■ Information supplied ■
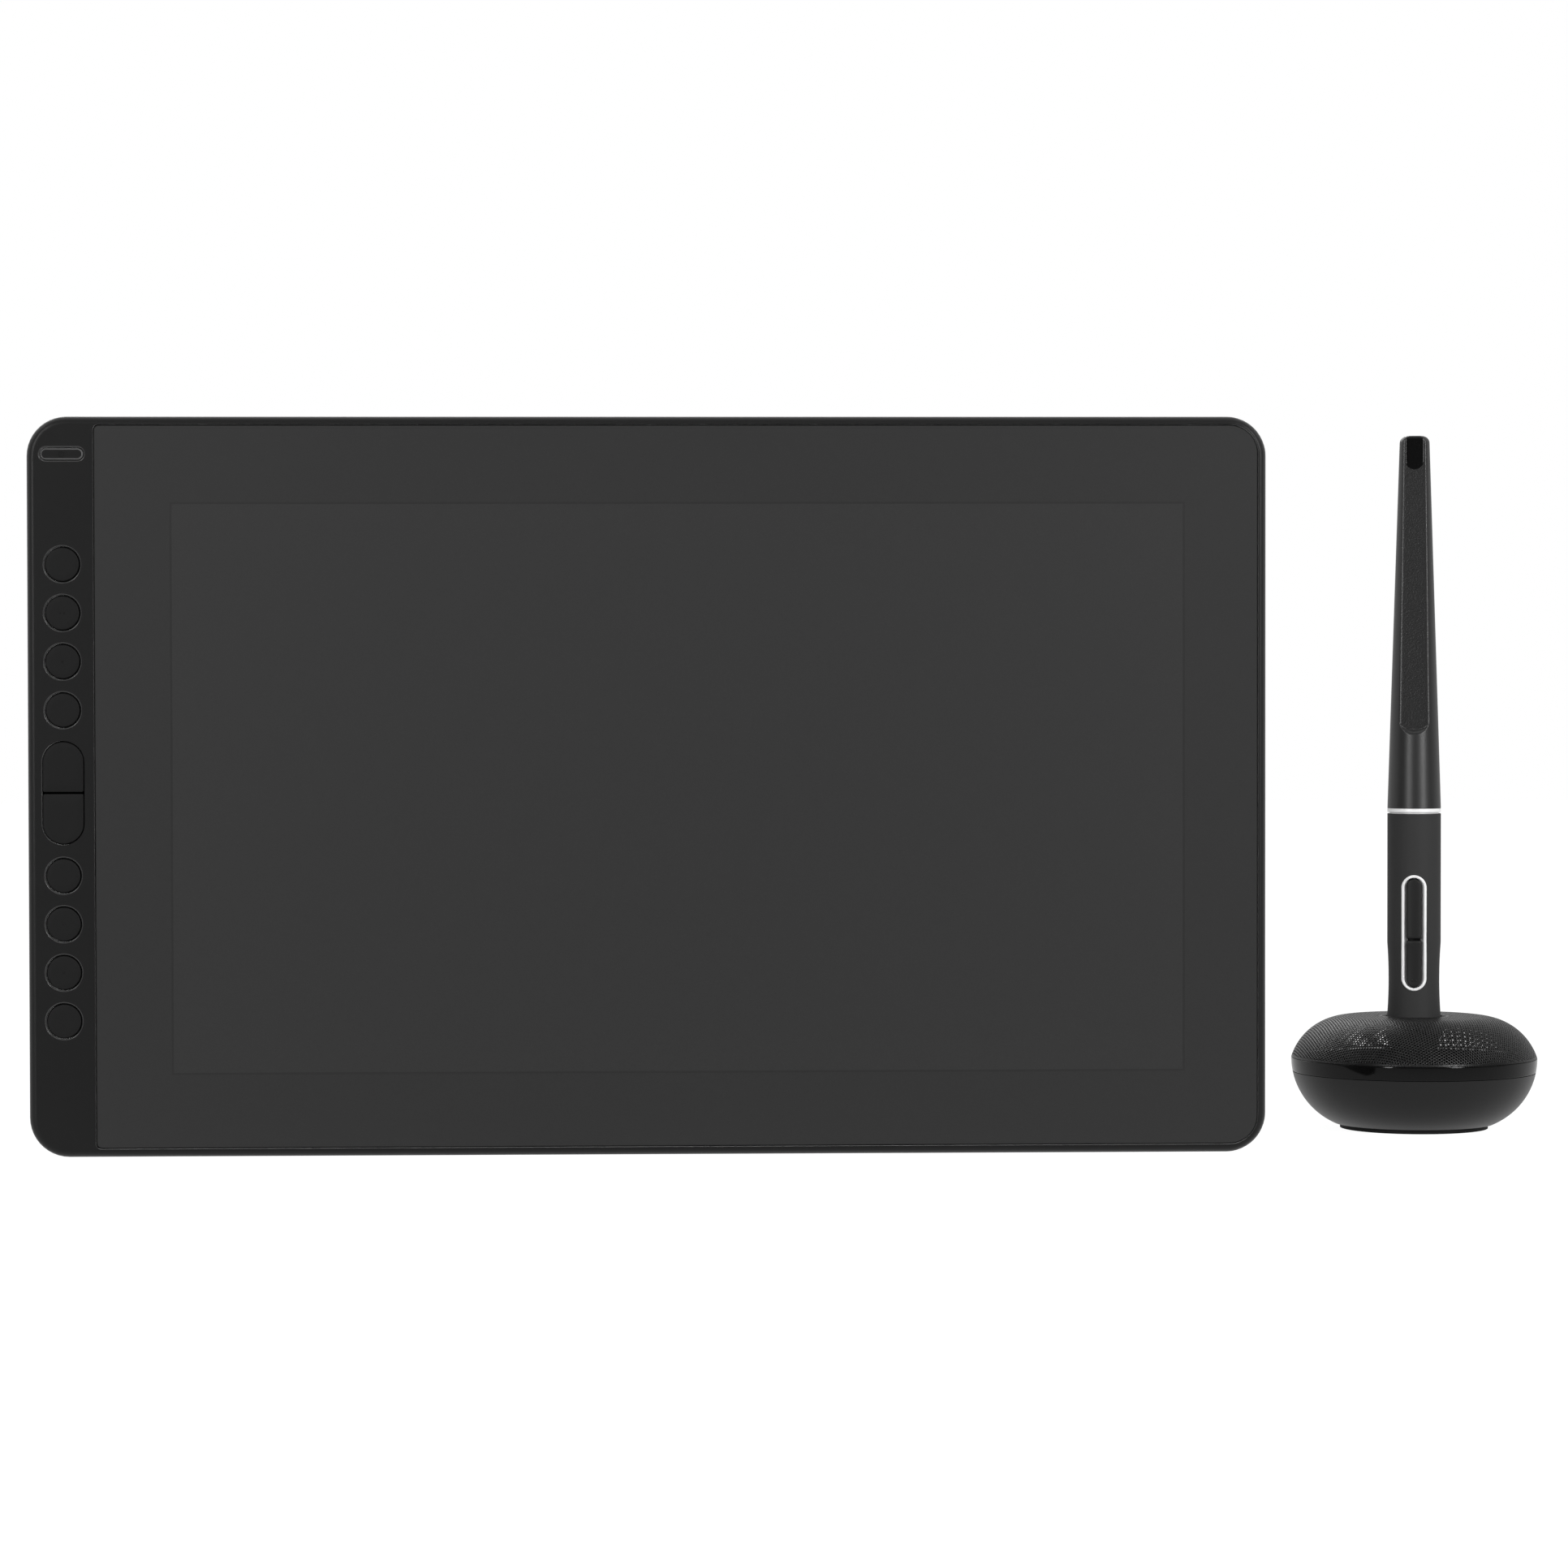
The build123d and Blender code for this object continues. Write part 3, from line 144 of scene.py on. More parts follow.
# The table is white to the camera but for the shadow on it. Mirrored, it grows paler to the back.
table_reach = 4.0
table_grey, shadow_grey, table_glow = 0.75, 0.14, 0.972
sweep_span, sweep_light = (-0.35, 0.05), (0.1, 0.7)
table_mesh = bpy.data.meshes.new("table")
corners = table_reach * np.array([(-1, -1, 0), (1, -1, 0), (1, 1, 0), (-1, 1, 0)])
table_mesh.from_pydata(corners.tolist(), [], [(0, 1, 2, 3)])
table = bpy.data.objects.new("table", table_mesh)
scene.collection.objects.link(table)
table_paint = bpy.data.materials.new("table_paint")
table_paint.use_nodes = True
tree = table_paint.node_tree
tree.nodes.clear()
output = tree.nodes.new("ShaderNodeOutputMaterial")
matt = tree.nodes.new("ShaderNodeBsdfDiffuse")
matt.inputs["Color"].default_value = (table_grey, table_grey, table_grey, 1)
shade = tree.nodes.new("ShaderNodeBsdfDiffuse")
shade.inputs["Color"].default_value = (shadow_grey, shadow_grey, shadow_grey, 1)
glow = tree.nodes.new("ShaderNodeEmission")
glow.inputs["Strength"].default_value = table_glow
shaded_glow = tree.nodes.new("ShaderNodeAddShader")
place = tree.nodes.new("ShaderNodeTexCoord")
depth = tree.nodes.new("ShaderNodeSeparateXYZ")
mirrored = tree.nodes.new("ShaderNodeEmission")
rays = tree.nodes.new("ShaderNodeLightPath")
in_mirror = tree.nodes.new("ShaderNodeMixShader")
choice = tree.nodes.new("ShaderNodeMixShader")
seen = maths(tree, "MAXIMUM", rays.outputs["Is Camera Ray"], rays.outputs["Is Transmission Ray"])
join_nodes(
    tree,
    (place.outputs["Object"], depth.inputs[0]),
    (span(tree, depth.outputs["Y"], sweep_light, sweep_span), mirrored.inputs["Strength"]),
    (rays.outputs["Is Glossy Ray"], in_mirror.inputs[0]),
    (matt.outputs[0], in_mirror.inputs[1]),
    (mirrored.outputs[0], in_mirror.inputs[2]),
    (seen, choice.inputs[0]),
    (in_mirror.outputs[0], choice.inputs[1]),
    (glow.outputs[0], shaded_glow.inputs[0]),
    (shade.outputs[0], shaded_glow.inputs[1]),
    (shaded_glow.outputs[0], choice.inputs[2]),
    (choice.outputs[0], output.inputs["Surface"]),
)
table_mesh.materials.append(table_paint)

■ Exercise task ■
Repeat the listing exactly, from its first line to its last.

■ Result of the exercise ■
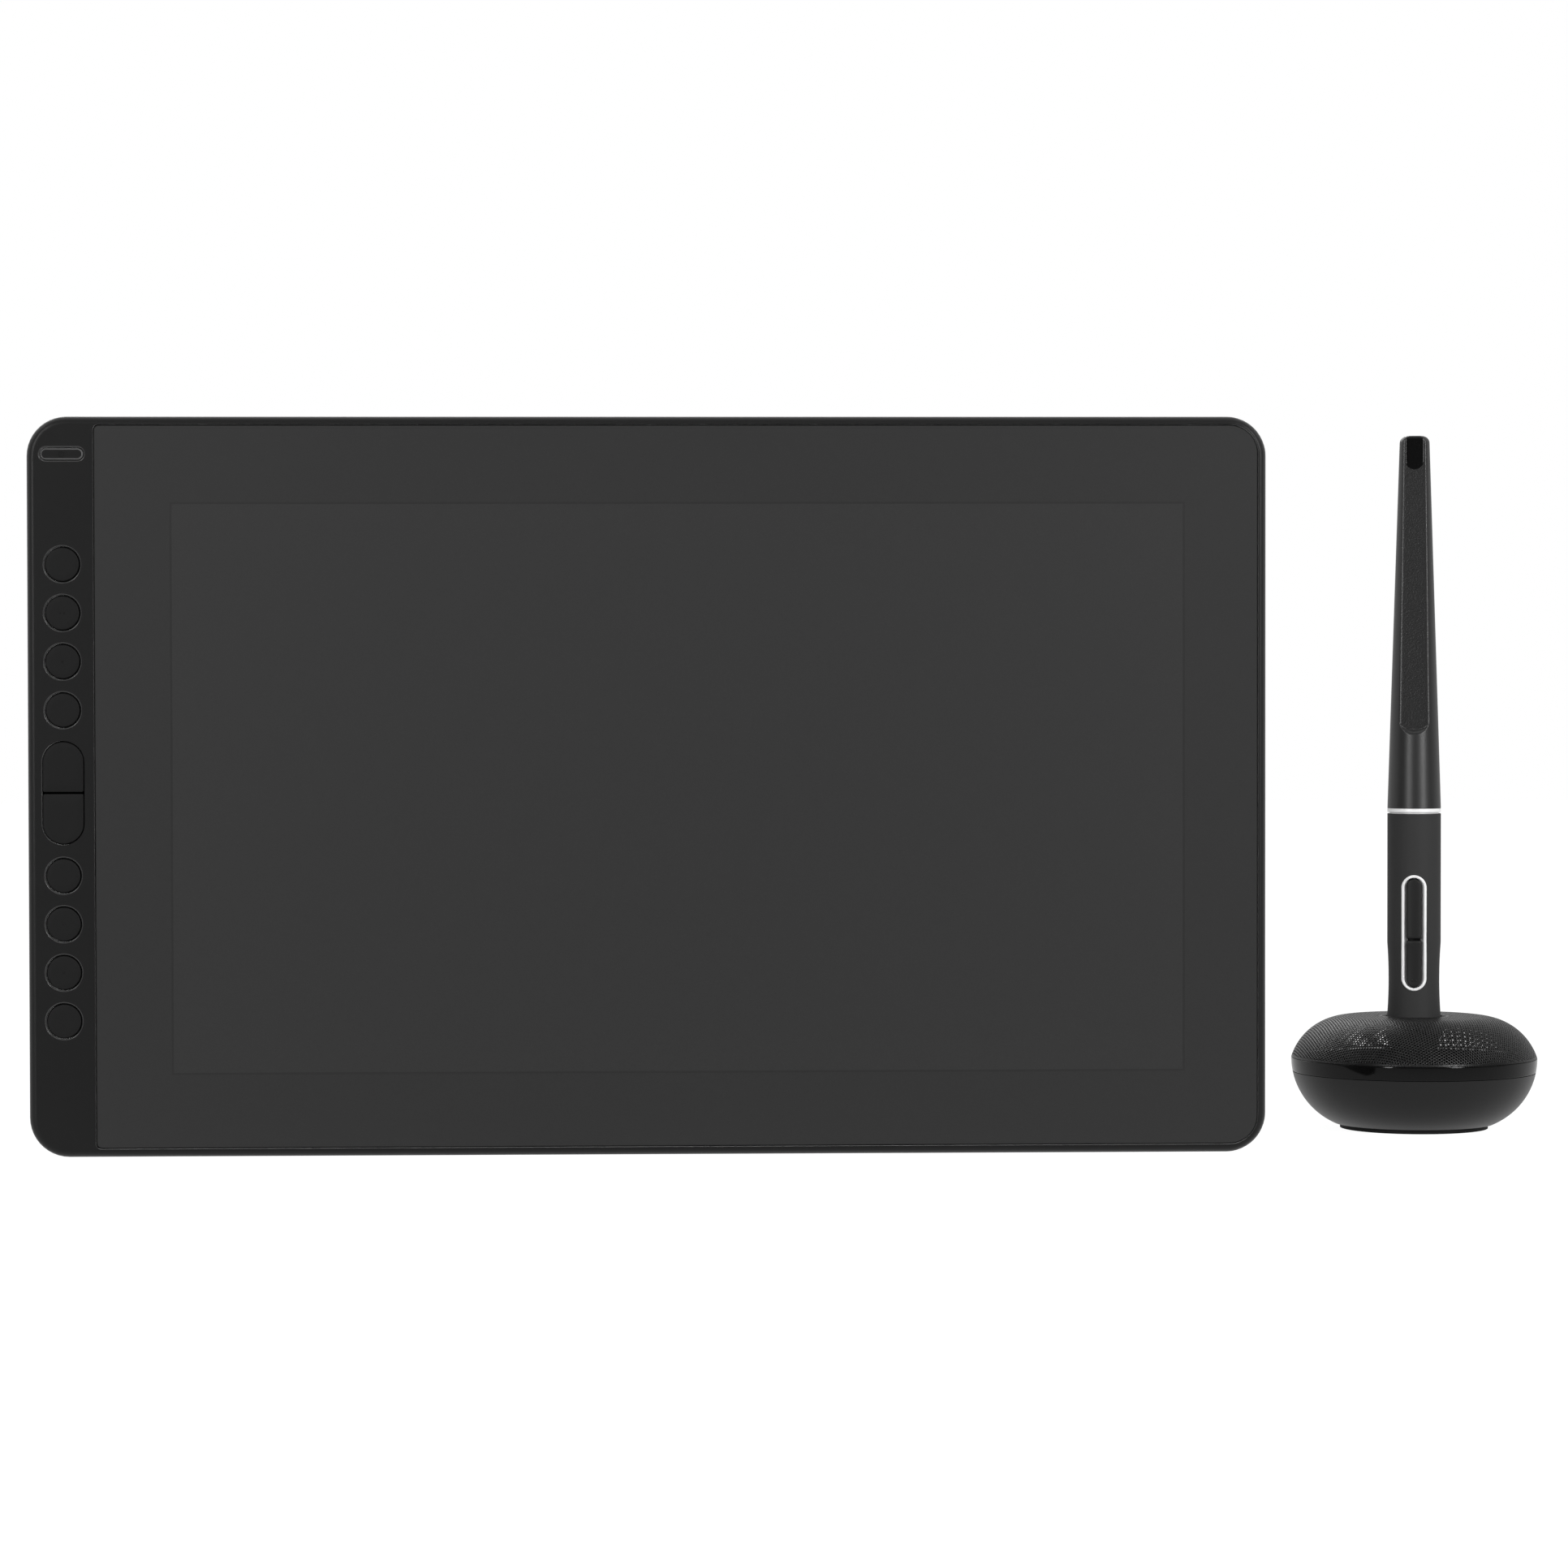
The build123d and Blender code for this object continues. Write part 3, from line 144 of scene.py on. More parts follow.
# The table is white to the camera but for the shadow on it. Mirrored, it grows paler to the back.
table_reach = 4.0
table_grey, shadow_grey, table_glow = 0.75, 0.14, 0.972
sweep_span, sweep_light = (-0.35, 0.05), (0.1, 0.7)
table_mesh = bpy.data.meshes.new("table")
corners = table_reach * np.array([(-1, -1, 0), (1, -1, 0), (1, 1, 0), (-1, 1, 0)])
table_mesh.from_pydata(corners.tolist(), [], [(0, 1, 2, 3)])
table = bpy.data.objects.new("table", table_mesh)
scene.collection.objects.link(table)
table_paint = bpy.data.materials.new("table_paint")
table_paint.use_nodes = True
tree = table_paint.node_tree
tree.nodes.clear()
output = tree.nodes.new("ShaderNodeOutputMaterial")
matt = tree.nodes.new("ShaderNodeBsdfDiffuse")
matt.inputs["Color"].default_value = (table_grey, table_grey, table_grey, 1)
shade = tree.nodes.new("ShaderNodeBsdfDiffuse")
shade.inputs["Color"].default_value = (shadow_grey, shadow_grey, shadow_grey, 1)
glow = tree.nodes.new("ShaderNodeEmission")
glow.inputs["Strength"].default_value = table_glow
shaded_glow = tree.nodes.new("ShaderNodeAddShader")
place = tree.nodes.new("ShaderNodeTexCoord")
depth = tree.nodes.new("ShaderNodeSeparateXYZ")
mirrored = tree.nodes.new("ShaderNodeEmission")
rays = tree.nodes.new("ShaderNodeLightPath")
in_mirror = tree.nodes.new("ShaderNodeMixShader")
choice = tree.nodes.new("ShaderNodeMixShader")
seen = maths(tree, "MAXIMUM", rays.outputs["Is Camera Ray"], rays.outputs["Is Transmission Ray"])
join_nodes(
    tree,
    (place.outputs["Object"], depth.inputs[0]),
    (span(tree, depth.outputs["Y"], sweep_light, sweep_span), mirrored.inputs["Strength"]),
    (rays.outputs["Is Glossy Ray"], in_mirror.inputs[0]),
    (matt.outputs[0], in_mirror.inputs[1]),
    (mirrored.outputs[0], in_mirror.inputs[2]),
    (seen, choice.inputs[0]),
    (in_mirror.outputs[0], choice.inputs[1]),
    (glow.outputs[0], shaded_glow.inputs[0]),
    (shade.outputs[0], shaded_glow.inputs[1]),
    (shaded_glow.outputs[0], choice.inputs[2]),
    (choice.outputs[0], output.inputs["Surface"]),
)
table_mesh.materials.append(table_paint)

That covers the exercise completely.